● **What is asked**: Give all of the lines again, with nothing added or dropped.

● **Data provided**:
····················
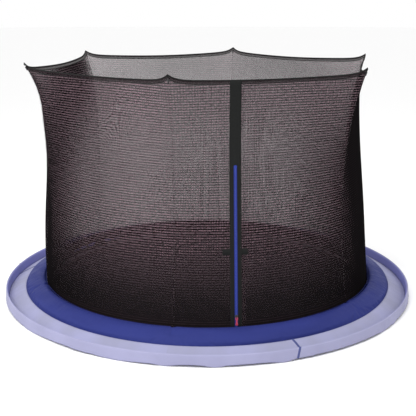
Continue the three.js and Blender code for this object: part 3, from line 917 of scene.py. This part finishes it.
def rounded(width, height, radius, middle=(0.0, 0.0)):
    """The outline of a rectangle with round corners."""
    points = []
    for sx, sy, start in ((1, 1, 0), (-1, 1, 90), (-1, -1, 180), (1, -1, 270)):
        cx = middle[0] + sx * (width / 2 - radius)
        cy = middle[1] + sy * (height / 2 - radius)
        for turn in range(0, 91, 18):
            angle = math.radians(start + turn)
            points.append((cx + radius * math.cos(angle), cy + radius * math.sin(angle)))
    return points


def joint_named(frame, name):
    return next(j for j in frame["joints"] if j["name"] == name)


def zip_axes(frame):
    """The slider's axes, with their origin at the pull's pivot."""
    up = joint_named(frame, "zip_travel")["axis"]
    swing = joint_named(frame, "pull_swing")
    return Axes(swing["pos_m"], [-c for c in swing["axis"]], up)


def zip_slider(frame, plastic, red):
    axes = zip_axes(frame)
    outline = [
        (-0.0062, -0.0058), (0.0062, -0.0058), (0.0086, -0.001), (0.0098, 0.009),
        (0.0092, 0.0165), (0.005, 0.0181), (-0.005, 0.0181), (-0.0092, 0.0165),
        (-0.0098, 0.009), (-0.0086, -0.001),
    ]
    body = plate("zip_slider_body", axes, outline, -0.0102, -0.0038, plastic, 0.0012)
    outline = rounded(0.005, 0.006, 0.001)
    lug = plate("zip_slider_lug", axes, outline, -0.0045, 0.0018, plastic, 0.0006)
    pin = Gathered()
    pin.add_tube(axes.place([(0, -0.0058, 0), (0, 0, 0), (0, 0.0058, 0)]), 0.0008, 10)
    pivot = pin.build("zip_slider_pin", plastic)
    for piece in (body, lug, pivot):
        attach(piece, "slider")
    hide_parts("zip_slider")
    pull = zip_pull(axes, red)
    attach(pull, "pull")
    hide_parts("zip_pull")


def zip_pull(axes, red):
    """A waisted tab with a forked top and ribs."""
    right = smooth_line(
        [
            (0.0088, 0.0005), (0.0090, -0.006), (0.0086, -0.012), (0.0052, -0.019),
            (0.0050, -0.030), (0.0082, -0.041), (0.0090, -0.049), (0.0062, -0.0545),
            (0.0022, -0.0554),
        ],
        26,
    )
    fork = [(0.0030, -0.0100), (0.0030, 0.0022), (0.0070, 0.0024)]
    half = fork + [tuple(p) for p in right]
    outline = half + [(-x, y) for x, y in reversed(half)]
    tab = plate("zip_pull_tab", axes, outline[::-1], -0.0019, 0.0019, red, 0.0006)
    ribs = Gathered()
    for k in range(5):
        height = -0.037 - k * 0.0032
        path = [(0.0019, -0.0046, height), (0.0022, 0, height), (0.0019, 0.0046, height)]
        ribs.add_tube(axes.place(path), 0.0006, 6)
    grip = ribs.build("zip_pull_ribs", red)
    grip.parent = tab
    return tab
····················
● **Final result**:
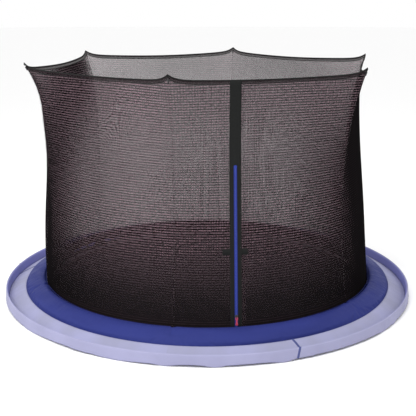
Continue the three.js and Blender code for this object: part 3, from line 917 of scene.py. This part finishes it.
def rounded(width, height, radius, middle=(0.0, 0.0)):
    """The outline of a rectangle with round corners."""
    points = []
    for sx, sy, start in ((1, 1, 0), (-1, 1, 90), (-1, -1, 180), (1, -1, 270)):
        cx = middle[0] + sx * (width / 2 - radius)
        cy = middle[1] + sy * (height / 2 - radius)
        for turn in range(0, 91, 18):
            angle = math.radians(start + turn)
            points.append((cx + radius * math.cos(angle), cy + radius * math.sin(angle)))
    return points


def joint_named(frame, name):
    return next(j for j in frame["joints"] if j["name"] == name)


def zip_axes(frame):
    """The slider's axes, with their origin at the pull's pivot."""
    up = joint_named(frame, "zip_travel")["axis"]
    swing = joint_named(frame, "pull_swing")
    return Axes(swing["pos_m"], [-c for c in swing["axis"]], up)


def zip_slider(frame, plastic, red):
    axes = zip_axes(frame)
    outline = [
        (-0.0062, -0.0058), (0.0062, -0.0058), (0.0086, -0.001), (0.0098, 0.009),
        (0.0092, 0.0165), (0.005, 0.0181), (-0.005, 0.0181), (-0.0092, 0.0165),
        (-0.0098, 0.009), (-0.0086, -0.001),
    ]
    body = plate("zip_slider_body", axes, outline, -0.0102, -0.0038, plastic, 0.0012)
    outline = rounded(0.005, 0.006, 0.001)
    lug = plate("zip_slider_lug", axes, outline, -0.0045, 0.0018, plastic, 0.0006)
    pin = Gathered()
    pin.add_tube(axes.place([(0, -0.0058, 0), (0, 0, 0), (0, 0.0058, 0)]), 0.0008, 10)
    pivot = pin.build("zip_slider_pin", plastic)
    for piece in (body, lug, pivot):
        attach(piece, "slider")
    hide_parts("zip_slider")
    pull = zip_pull(axes, red)
    attach(pull, "pull")
    hide_parts("zip_pull")


def zip_pull(axes, red):
    """A waisted tab with a forked top and ribs."""
    right = smooth_line(
        [
            (0.0088, 0.0005), (0.0090, -0.006), (0.0086, -0.012), (0.0052, -0.019),
            (0.0050, -0.030), (0.0082, -0.041), (0.0090, -0.049), (0.0062, -0.0545),
            (0.0022, -0.0554),
        ],
        26,
    )
    fork = [(0.0030, -0.0100), (0.0030, 0.0022), (0.0070, 0.0024)]
    half = fork + [tuple(p) for p in right]
    outline = half + [(-x, y) for x, y in reversed(half)]
    tab = plate("zip_pull_tab", axes, outline[::-1], -0.0019, 0.0019, red, 0.0006)
    ribs = Gathered()
    for k in range(5):
        height = -0.037 - k * 0.0032
        path = [(0.0019, -0.0046, height), (0.0022, 0, height), (0.0019, 0.0046, height)]
        ribs.add_tube(axes.place(path), 0.0006, 6)
    grip = ribs.build("zip_pull_ribs", red)
    grip.parent = tab
    return tab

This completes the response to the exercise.